Problem to work on
Return verbatim the inclusive range of lines running from the line that contains "bpy.context.scene.collection.objects.link(empty)" to the line that contains "in imported if". Omit every other line.

**** Task data

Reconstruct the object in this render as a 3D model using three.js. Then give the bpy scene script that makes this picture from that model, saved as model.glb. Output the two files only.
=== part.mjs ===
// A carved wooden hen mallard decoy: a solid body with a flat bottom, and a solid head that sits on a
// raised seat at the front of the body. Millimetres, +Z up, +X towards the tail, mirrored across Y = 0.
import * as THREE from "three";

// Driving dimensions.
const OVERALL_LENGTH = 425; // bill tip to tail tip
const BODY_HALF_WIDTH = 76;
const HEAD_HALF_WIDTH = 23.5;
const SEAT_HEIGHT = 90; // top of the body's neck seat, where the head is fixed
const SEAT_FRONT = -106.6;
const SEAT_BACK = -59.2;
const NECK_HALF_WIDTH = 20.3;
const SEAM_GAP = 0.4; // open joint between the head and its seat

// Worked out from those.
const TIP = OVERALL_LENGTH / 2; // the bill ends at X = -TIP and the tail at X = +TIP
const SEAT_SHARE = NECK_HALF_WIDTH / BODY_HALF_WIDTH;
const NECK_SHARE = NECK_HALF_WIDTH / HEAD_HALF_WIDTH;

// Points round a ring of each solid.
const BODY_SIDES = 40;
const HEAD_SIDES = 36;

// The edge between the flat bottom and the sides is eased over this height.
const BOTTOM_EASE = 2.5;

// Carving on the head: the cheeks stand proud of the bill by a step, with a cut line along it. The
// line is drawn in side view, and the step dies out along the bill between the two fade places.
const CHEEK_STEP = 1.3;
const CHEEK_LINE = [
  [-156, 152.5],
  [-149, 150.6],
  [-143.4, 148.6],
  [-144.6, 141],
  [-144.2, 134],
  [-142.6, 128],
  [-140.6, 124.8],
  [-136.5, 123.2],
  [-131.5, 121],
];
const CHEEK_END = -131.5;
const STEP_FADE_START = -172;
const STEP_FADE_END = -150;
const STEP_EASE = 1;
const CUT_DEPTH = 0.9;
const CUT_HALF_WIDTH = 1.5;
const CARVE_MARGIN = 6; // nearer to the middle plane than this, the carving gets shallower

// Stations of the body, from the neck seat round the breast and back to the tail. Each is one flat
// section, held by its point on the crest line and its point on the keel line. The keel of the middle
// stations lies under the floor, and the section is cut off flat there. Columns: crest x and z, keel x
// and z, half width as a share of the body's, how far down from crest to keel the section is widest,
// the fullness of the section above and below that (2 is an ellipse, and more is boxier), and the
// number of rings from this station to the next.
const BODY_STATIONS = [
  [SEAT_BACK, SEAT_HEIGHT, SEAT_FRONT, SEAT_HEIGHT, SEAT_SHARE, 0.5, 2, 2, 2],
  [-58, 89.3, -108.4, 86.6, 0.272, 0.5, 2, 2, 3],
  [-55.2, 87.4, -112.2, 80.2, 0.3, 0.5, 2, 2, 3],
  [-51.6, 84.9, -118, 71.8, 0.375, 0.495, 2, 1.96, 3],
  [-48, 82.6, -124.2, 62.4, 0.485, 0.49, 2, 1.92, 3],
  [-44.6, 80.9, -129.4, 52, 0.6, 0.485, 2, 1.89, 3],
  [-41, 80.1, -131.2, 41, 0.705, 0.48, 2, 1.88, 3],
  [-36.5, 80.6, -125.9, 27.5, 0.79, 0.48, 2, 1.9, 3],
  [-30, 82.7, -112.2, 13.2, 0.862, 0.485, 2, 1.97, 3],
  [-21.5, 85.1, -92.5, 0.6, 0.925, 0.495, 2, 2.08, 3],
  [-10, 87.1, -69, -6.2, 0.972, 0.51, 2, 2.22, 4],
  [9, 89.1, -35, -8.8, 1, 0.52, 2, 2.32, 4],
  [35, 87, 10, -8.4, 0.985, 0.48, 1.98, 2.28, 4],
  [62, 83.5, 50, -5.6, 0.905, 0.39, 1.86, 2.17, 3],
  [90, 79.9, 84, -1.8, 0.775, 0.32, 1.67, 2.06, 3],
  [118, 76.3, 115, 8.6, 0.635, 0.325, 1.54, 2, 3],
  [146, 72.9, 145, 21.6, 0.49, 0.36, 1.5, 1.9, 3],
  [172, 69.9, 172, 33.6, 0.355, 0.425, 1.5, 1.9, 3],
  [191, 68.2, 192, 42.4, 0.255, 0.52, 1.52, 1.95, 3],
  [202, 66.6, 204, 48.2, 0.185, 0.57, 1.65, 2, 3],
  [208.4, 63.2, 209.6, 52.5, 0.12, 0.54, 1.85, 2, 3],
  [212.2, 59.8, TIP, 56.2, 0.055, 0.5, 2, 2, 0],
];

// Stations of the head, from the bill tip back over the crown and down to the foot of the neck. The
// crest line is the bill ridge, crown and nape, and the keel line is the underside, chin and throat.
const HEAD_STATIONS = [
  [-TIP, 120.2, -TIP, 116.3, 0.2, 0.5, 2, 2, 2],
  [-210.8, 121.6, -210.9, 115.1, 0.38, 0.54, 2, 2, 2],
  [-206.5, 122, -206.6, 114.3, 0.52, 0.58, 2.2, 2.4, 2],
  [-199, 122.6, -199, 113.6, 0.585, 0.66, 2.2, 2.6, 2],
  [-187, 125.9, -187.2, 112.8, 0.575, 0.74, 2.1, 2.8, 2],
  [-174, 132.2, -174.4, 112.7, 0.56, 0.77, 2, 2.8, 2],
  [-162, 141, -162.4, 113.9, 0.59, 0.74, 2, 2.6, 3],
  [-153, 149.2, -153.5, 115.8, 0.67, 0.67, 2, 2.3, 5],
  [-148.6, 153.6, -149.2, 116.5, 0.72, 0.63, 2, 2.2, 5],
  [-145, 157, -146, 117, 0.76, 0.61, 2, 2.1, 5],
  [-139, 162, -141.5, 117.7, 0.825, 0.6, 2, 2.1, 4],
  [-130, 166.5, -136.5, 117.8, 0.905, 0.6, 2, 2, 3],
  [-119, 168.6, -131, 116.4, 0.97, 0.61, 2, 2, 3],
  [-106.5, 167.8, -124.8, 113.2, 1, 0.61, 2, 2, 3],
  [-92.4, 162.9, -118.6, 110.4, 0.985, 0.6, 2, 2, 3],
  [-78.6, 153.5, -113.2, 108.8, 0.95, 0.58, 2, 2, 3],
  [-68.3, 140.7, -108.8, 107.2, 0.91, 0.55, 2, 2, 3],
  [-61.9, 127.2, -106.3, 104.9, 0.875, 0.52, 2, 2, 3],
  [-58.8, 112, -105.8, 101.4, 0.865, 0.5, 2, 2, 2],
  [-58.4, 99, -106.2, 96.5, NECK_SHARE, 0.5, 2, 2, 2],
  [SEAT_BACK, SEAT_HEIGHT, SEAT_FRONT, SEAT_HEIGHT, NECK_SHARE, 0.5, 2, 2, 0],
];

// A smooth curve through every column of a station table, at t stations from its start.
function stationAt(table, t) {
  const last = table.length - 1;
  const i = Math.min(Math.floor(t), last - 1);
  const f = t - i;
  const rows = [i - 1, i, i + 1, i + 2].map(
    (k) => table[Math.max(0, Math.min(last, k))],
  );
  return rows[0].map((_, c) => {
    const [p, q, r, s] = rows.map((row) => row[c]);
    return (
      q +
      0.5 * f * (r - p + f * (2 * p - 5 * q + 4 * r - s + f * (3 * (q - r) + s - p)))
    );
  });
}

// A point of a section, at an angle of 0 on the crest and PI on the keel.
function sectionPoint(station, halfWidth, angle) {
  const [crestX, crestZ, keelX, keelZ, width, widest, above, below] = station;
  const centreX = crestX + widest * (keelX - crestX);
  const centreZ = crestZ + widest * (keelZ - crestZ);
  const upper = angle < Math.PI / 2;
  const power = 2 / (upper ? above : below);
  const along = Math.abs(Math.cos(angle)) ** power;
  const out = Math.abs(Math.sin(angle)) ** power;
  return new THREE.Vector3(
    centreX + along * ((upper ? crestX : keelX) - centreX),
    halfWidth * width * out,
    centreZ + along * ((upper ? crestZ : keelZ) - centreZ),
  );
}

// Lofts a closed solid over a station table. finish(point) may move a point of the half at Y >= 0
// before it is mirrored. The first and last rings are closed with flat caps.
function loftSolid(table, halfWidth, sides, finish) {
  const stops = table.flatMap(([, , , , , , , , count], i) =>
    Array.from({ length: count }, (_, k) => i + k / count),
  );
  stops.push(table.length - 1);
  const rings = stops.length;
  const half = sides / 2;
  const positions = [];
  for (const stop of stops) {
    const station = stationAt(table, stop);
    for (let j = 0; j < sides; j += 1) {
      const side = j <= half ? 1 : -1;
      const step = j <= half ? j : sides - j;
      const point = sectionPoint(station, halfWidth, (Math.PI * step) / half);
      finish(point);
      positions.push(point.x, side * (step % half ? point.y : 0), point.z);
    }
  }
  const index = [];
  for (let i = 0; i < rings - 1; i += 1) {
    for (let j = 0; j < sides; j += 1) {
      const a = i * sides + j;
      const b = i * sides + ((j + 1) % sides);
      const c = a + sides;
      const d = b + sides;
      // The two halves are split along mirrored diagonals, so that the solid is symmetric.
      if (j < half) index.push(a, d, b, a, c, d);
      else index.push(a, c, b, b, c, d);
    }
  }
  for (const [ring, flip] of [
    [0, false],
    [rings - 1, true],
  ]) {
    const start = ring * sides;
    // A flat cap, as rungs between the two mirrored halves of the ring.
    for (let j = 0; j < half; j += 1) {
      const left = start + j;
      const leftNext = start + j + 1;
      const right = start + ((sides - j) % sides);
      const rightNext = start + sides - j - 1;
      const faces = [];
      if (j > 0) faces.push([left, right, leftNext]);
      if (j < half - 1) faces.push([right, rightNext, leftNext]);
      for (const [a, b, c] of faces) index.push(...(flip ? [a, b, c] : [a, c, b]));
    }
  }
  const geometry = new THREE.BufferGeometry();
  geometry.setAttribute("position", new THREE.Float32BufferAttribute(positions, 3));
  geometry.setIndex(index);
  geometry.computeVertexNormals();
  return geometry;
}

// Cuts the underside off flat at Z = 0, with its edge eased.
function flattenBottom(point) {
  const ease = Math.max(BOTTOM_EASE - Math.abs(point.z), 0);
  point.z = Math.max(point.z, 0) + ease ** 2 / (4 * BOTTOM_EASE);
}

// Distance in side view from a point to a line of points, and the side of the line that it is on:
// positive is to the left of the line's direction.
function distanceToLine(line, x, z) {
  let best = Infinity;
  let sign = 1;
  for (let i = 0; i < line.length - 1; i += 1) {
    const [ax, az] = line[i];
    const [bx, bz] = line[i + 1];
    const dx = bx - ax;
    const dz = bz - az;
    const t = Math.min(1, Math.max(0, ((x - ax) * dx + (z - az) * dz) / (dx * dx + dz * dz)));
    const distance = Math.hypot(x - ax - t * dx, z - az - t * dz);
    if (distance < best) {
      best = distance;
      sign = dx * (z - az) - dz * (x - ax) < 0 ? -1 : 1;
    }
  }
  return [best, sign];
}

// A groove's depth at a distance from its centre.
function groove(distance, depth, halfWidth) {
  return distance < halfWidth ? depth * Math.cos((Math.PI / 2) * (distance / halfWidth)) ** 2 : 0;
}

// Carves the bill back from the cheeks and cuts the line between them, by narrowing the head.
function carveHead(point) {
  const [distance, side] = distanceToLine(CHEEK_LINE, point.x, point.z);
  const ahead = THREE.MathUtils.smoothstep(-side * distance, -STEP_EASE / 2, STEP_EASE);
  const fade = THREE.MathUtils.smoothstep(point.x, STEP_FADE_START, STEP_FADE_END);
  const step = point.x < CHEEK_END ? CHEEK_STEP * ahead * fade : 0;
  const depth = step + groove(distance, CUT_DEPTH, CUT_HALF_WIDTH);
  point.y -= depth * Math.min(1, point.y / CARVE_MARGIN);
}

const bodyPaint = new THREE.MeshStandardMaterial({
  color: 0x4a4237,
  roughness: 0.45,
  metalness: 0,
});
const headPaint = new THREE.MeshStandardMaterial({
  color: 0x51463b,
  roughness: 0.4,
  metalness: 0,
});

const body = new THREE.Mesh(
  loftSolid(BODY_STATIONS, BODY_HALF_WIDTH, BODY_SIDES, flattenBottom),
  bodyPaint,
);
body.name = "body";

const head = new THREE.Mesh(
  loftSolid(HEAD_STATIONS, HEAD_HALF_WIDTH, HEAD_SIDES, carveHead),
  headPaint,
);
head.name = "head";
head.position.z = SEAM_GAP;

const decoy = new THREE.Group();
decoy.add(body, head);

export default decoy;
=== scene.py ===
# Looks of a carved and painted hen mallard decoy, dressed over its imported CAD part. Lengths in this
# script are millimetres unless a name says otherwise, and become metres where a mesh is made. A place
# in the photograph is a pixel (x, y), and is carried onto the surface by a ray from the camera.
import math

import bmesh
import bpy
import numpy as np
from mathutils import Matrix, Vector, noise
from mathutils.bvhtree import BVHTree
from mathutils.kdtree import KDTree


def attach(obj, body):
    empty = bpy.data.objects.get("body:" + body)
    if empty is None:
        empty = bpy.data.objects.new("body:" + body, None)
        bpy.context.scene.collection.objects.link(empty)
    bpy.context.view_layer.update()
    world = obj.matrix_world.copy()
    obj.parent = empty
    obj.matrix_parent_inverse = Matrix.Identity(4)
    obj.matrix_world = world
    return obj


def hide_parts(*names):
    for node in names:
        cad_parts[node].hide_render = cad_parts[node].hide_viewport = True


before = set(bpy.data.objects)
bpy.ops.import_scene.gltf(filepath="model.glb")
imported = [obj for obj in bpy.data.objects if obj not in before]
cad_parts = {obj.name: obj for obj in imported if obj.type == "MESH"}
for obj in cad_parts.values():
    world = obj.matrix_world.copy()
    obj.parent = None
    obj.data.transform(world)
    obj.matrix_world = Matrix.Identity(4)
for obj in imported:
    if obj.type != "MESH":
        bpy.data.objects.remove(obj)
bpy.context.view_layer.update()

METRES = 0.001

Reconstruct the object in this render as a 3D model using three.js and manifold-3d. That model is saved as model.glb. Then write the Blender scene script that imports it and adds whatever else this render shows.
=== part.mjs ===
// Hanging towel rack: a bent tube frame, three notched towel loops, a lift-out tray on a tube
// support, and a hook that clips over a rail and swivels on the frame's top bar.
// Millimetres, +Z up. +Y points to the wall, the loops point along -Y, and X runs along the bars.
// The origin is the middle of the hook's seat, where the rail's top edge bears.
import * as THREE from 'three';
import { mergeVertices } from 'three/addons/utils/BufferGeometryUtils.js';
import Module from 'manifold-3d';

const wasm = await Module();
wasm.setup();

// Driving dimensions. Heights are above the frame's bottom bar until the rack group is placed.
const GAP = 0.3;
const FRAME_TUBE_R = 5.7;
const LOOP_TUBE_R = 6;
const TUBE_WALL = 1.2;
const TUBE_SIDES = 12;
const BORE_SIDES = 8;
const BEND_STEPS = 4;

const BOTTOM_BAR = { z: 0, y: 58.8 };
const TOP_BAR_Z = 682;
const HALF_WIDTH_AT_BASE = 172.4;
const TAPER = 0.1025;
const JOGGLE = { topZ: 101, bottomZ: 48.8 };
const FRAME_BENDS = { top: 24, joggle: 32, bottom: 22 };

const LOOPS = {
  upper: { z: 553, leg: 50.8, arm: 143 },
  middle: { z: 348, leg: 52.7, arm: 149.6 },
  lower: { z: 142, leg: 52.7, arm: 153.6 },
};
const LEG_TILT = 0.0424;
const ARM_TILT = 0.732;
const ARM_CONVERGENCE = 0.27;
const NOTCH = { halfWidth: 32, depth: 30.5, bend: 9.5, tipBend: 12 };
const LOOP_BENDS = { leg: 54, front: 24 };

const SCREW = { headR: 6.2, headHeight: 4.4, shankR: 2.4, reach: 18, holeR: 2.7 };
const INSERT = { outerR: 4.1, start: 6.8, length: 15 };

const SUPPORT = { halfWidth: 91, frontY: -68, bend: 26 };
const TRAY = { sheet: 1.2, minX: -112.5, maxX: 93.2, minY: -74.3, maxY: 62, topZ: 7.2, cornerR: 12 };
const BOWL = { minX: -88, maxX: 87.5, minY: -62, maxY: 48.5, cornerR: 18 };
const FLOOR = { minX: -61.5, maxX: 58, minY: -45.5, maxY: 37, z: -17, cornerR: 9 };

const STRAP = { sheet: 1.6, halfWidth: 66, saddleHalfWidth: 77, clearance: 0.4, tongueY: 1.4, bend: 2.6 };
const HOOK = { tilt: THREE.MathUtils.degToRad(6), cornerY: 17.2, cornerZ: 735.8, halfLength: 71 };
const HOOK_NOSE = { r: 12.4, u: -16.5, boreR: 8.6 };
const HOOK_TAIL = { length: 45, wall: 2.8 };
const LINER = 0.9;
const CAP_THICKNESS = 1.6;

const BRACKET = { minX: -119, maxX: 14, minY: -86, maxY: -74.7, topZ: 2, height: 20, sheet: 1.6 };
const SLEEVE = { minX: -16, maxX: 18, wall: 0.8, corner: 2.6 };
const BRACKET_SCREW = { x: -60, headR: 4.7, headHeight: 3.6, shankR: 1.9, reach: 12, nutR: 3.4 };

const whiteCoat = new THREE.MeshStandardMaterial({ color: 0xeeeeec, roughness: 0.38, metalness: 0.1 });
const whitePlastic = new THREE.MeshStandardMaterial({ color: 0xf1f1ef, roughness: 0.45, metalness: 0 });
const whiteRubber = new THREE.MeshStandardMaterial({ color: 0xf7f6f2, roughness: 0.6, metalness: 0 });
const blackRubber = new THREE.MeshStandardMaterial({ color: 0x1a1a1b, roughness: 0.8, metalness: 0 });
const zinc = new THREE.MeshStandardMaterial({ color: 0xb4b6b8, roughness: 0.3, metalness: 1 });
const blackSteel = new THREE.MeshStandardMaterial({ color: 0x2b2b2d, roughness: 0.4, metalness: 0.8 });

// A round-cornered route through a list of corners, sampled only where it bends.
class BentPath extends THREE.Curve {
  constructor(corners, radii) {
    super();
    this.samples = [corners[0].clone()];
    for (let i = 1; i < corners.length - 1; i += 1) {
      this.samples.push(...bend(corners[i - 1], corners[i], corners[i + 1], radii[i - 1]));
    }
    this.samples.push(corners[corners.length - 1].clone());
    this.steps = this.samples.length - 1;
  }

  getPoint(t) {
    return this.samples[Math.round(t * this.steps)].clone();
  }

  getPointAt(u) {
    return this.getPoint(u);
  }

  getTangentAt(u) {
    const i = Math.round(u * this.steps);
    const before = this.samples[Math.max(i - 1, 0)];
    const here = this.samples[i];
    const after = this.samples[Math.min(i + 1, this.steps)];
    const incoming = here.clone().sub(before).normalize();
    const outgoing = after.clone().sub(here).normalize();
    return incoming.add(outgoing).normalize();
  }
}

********

Output of the task
        bpy.context.scene.collection.objects.link(empty)
    bpy.context.view_layer.update()
    world = obj.matrix_world.copy()
    obj.parent = empty
    obj.matrix_parent_inverse = Matrix.Identity(4)
    obj.matrix_world = world
    return obj


def hide_parts(*names):
    for node in names:
        cad_parts[node].hide_render = cad_parts[node].hide_viewport = True


before = set(bpy.data.objects)
bpy.ops.import_scene.gltf(filepath="model.glb")
imported = [obj for obj in bpy.data.objects if obj not in before]
cad_parts = {obj.name: obj for obj in imported if obj.type == "MESH"}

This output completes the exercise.